From Cape Cod Shores to the Coromandel Sands Series – Part 1
I made the decision to move to New Zealand sometime in the late 80s, which would have put me in the 9 to 11-year-old range. I wasn’t looking to escape home because I was unhappy; I had a truly wonderful childhood growing up on Cape Cod, Massachusetts. It was simply because I yearned for adventure, and despite having never even left America, I had fallen in love with New Zealand.
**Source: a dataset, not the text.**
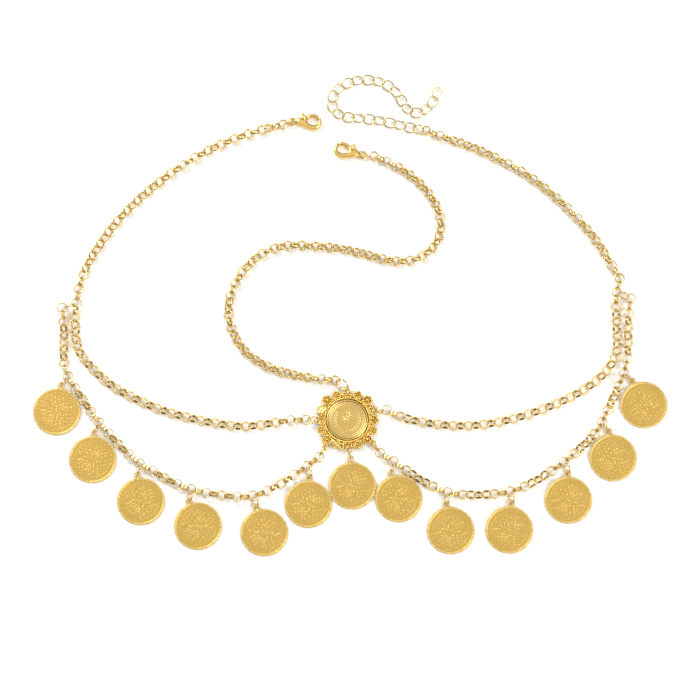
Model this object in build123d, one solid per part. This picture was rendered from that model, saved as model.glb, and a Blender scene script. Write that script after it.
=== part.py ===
from build123d import *
import math
import os

# Gold-tone chain headpiece with thirteen coins, lying flat. Millimetres, +Z up, face of the coins up.
# The origin is the middle of the medallion's back; +Y runs from the coins up to the clasps.

# Chain of round belcher links
LINK_R = 2.1
LINK_WALL = 0.37
LINK_WIDTH = 1.2
LINK_EDGE = 0.15
CHAIN_Z = 2.2
TUBE_R = 2.1
EXTENDER_R = 1.85
EXTENDER_Z = 1.9
ARC_SHARE = 0.45
CHAIN_ROLL = 45
HELD_LINKS = 1
ROLL_LINKS = 3
COIN_CHAIN_STEPS = [10, 8, 8, 8, 8, 8, 2]
INNER_STEPS_LEFT, INNER_STEPS_RIGHT = 41, 43

# Coins with an ear at the top, raised where the jump ring passes under them
COIN_R = 9.4
COIN_THICK = 0.7
RELIEF = 0.15
EAR_REACH = 10.8
EAR_R = 1.35
HOLE_R = 0.85
EAR_LIFT = 1.05

# Ornament of a coin's face: counts, and sizes as shares of the coin's radius
RIM_INNER = 0.925
PELLETS, PELLET_REACH, PELLET_R = 28, 0.82, 0.032
PETALS, PETAL_REACH, PETAL_RX, PETAL_RY = 8, 0.43, 0.25, 0.09
BOSS_R = 0.13

# Jump rings: radius of the wire's centreline, radius of the wire
COIN_WIRE_R = 0.3
UPRIGHT_R = 1.85
UPRIGHT_OFFSET = 2.85
UPRIGHT_Z = 2.2
UPRIGHT_REACH = 4.42
LEANING_R = 2.0
LEANING_OFFSET = 2.74
LEANING_SIDE = 0.23
LEANING_Z = 2.08
LEANING_REACH = 4.45
LEANING_TURN = 60

# Medallion
BEZEL_R = 8.3
BEZEL_WALL = 0.65
BEZEL_HEIGHT = 2.4
BEZEL_FLOOR = 0.7
SEAT_GAP = 0.15
CENTRE_COIN_R = 7.5
CENTRE_COIN_THICK = 0.9
LACE_Z = 1.35
LACE_THICK = 0.8
LACE_INNER_R = 8.1
LACE_OUTER_R = 9.6
ROPE_R = 8.95
ROPE_WIRE_R = 0.5
LOBES = 8
LOBE_R = 2.0
LOBE_WIRE = 0.55
LOBE_REACH_AXIS = 12.4
LOBE_REACH_DIAGONAL = 13.3
SPANDREL_R = 1.2
SPANDREL_HOLE_R = 0.62
SPANDREL_REACH = 10.5
BAR_WIDTH = 0.5
BALL_R = 0.45
BALL_SPREAD = 50
LEAF_REACH, LEAF_TURN, LEAF_RX, LEAF_RY, LEAF_RISE = 10.8, 65, 2.6, 1.1, 0.35
EYELET_R = 1.5
EYELET_HOLE_R = 0.92

# Lobster clasp, drawn with its eye at the origin and its nose towards +X
CLASP_THICK = 2.4
NOSE_X, NOSE_R = 8.4, 3.3
TAIL_X, TAIL_R = 3.4, 1.5
MOUTH_RX, MOUTH_RY = 2.5, 1.9
MOUTH_X, MOUTH_Y = 8.4, 0.3
EYE_R = 1.8
EYE_HOLE_R = 1.12
EYE_Z = 0.8
EYE_THICK = 0.9
PIVOT_X, PIVOT_Y = 4.4, 1.3
PIN_R = 0.45
CHEEK_R = 1.45
TONGUE_R = 1.2
TONGUE_THICK = 0.8
LEVER_REACH = 6.1
LEVER_LINE_Y = 1.0
LEVER_SWING = 20
LEVER_INSET = 0.1
NUB_X, NUB_Y, NUB_R, NUB_THICK = 4.3, 3.45, 0.5, 2.0
STEM_WIDTH = 0.7
CLEARANCE = 0.15
NECK_HALF, CHEEK_DROP = 1.2, 0.5
GAP_BACK, GAP_START, SWING_MARGIN = 0.2, 0.7, 2
SLOT_MARGIN, TONGUE_LAP = 0.4, 0.6
BODY_PLAY, LEVER_PLAY, PIN_INSET = 0.05, 0.08, 0.05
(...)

It was in the pages of some long since forgotten magazine that I first read about the alluring, far-away island country in the middle of nowhere with fantastical-looking birds, people with beautiful tattoos on their faces, and mountain ranges that seemed to go on forever. I was thoroughly enchanted. I decided that I didn’t just want to go there someday; I wanted to live there.
If the 9 to 11 year old range seems a bit young to want to move to another country, it might make sense when I explain that I was a child who was practically obsessed with travel and adventure. My favorite books were Treasure Island, 20,000 Leagues Under the Sea, Gulliver’s Travels, Robinson Crusoe, Julie of the Wolves, The Black Stallion, Hatchet, and Island of the Blue Dolphins. (In addition to desperately wanting to travel, I was absolutely convinced I could survive being stranded in the middle of nowhere with a wild animal companion).
I pored through my parents’ stacks of National Geographics, dreaming about visiting the faraway places I read about. I wanted to hear languages and accents different from my own, to meet people who looked different from me.

I thumbed through the New Yorker every week, clipping out advertisements for overseas adventures and sending away for brochures filled with pictures of beautiful places. (Throughout the late 80s and early 90s, my parents received a confusingly large number of brochures in the mail for things like guided hikes through the Costa Rican rainforests, or months-long excursions to Antarctica). I had an ever-expanding list of countries I wanted to visit: Peru, Costa Rica, France, Thailand, Tibet, Australia. But New Zealand was always at the top.
Four decades later, I’m at the tail end of fulfilling my childhood dream. I’ve now been living here for two years and was recently granted my Partner of a New Zealander Resident Visa. In 2027, I can apply for Permanent Residency and the bureaucratic portion of my immigration journey will finally, officially be done.


The immigration process is overwhelming, but I also found it interesting. Not wanting my endless hours of research to go to waste, I started a blog two years ago (www.newzealandchronicles.com) to document, for anyone who’s interested, what it’s really like to up and move to a foreign country. I knew when I embarked upon this journey that it would sometimes be difficult, but I could not have predicted how much determination it was going to take.

I had ample time to research and prepare for the move; I had no house, no children, no pets, no long-time career tying me down; I was able to save money by moving back in with my parents for a few years. And I’m highly organised. Yet even with all that in my favour, the immigration process has still been a formidable challenge, one which I’ve thoroughly documented along the way.
The subtitle of my blog is ‘The Adventures of a Washashore in Kiwiland’. A ‘washashore’ is anyone who’s moved to Cape Cod from somewhere else (as opposed to ‘Cape Codders’, those of us who were born and raised there).
Even after several years of living in NZ, I still feel like a washashore – and suspect I always will. But that’s not a bad thing. After all, most of my favourite childhood adventure stories started with someone alighting upon unknown shores.
In this six-part series, a distilled version of what I’ve shared on my blog, I’ll talk about how I went from a starry-eyed kid with a stack of National Geographics to a legal New Zealand resident. Come along with me for this wild ride of love, paperwork, money and determination.